Is this some sort of euphemism?


----------



## r2d2 (17 Jan 2007)

triplex said:


> but he hasn't a romantic bone in his body


 
www.viagra.com


----------



## Megan (17 Jan 2007)

r2d2 said:


> www.viagra.com


 
Is viagra a bone?


----------



## Marie M (17 Jan 2007)

It just not possible, only exists in trashy chick lit.  A man could not be permanently changed, and the brief glimpses of romance appear less and less as your time together moves on. Thats just life


----------



## elefantfresh (17 Jan 2007)

why would you WANT to permanently change a man?


----------



## mf1 (17 Jan 2007)

"any ideas how we can instill a romantic streak in him on a permanent basis?"


Hypnosis. Or a Lobotomy. Otherwise just get on with it. He is what he is. 

mf


----------



## HotdogsFolks (17 Jan 2007)

Men cannot be changed. Especially men who are already in their 30's...


----------



## Megan (17 Jan 2007)

Why would you want to change your partner. Didnt you fall in love with him the way he is. No woman/man should ever settle with a man/woman thinking she/he is going to change. Thats a no no no.....


----------



## Ravima (17 Jan 2007)

Women want one man to satisfy all their needs, man needs all women to satisfy one need.


----------



## ClubMan (17 Jan 2007)

Ravima said:


> Women want one man to satisfy all their needs, man needs all women to satisfy one need.


----------



## ragazza (18 Jan 2007)

There is a joke along the lines of:

" woman marries a man, hoping that he will change.
A man marries a woman, hoping that she wont change.
Both a wrong!"


----------



## addob (18 Jan 2007)

Megan has it spot on. Why did she accept his proposal if she didn't like him the way he already is!?
ad


----------



## DrMoriarty (18 Jan 2007)

Start with the [broken link removed].


----------



## auto320 (18 Jan 2007)

There is the story (very old one, sorry) about the couple planning their wedding day..

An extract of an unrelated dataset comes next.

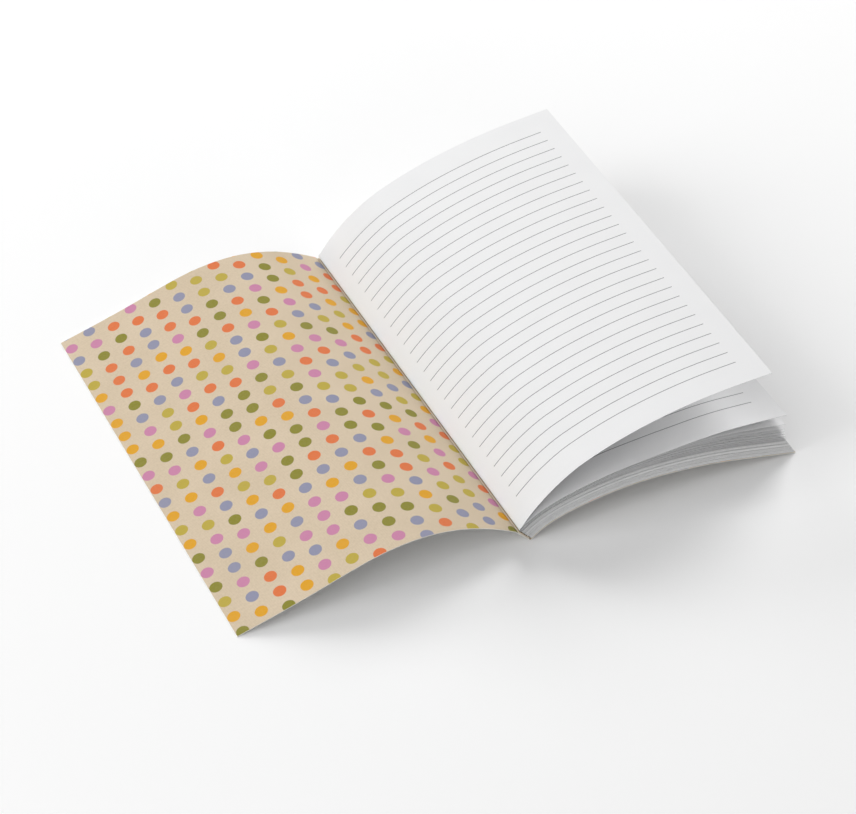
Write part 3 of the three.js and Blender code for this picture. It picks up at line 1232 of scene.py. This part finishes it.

Man is making a mental list, Aisle, Altar, Hymm.

Woman is making similar list, I'll alter him.


----------



## Guest109 (18 Jan 2007)

*The male praying mantis cannot copulate while its head is attached to its body. The female initiates sex by ripping the male's head off. *



*("Honey, I'm home. What the....?!") *


----------



## autumnleaf (19 Jan 2007)

Is it your male friend that's looking for advice? What does he mean "hasn't a romantic bone in his body"? He proposed, didn't he?

Romance means different things to different people. For some women it's chocs-and-flowers, for others it's hillwalking or bowling together, or him telling her she's got a lovely smile or a great This post will be deleted if not edited to remove bad language, or watching horror movies and hiding her head in his shoulder at the scary bit, or having him do the dishes while she has a bath. So my advice to him would be - ask her! What does she see as romantic? And then do it.

(Or if he wanted to be sneaky, ask her best friend or sister).


----------



## triplex (22 Jan 2007)

excellent answer auto320! 

you all picked it up wrong -she doesn't want to change him at all.... just broaden his horizons!

thanks for all your 'advice'!


----------



## Ravima (22 Jan 2007)

try the ann summers shops for wild wierd and wonderful stuff or body shop for simpler massage oil. 

be proactive - jump him rather than waiting for him to jump her! that can be amazing altogether!!!!!!!!!!!!!!!!!!!!!!!!!!


----------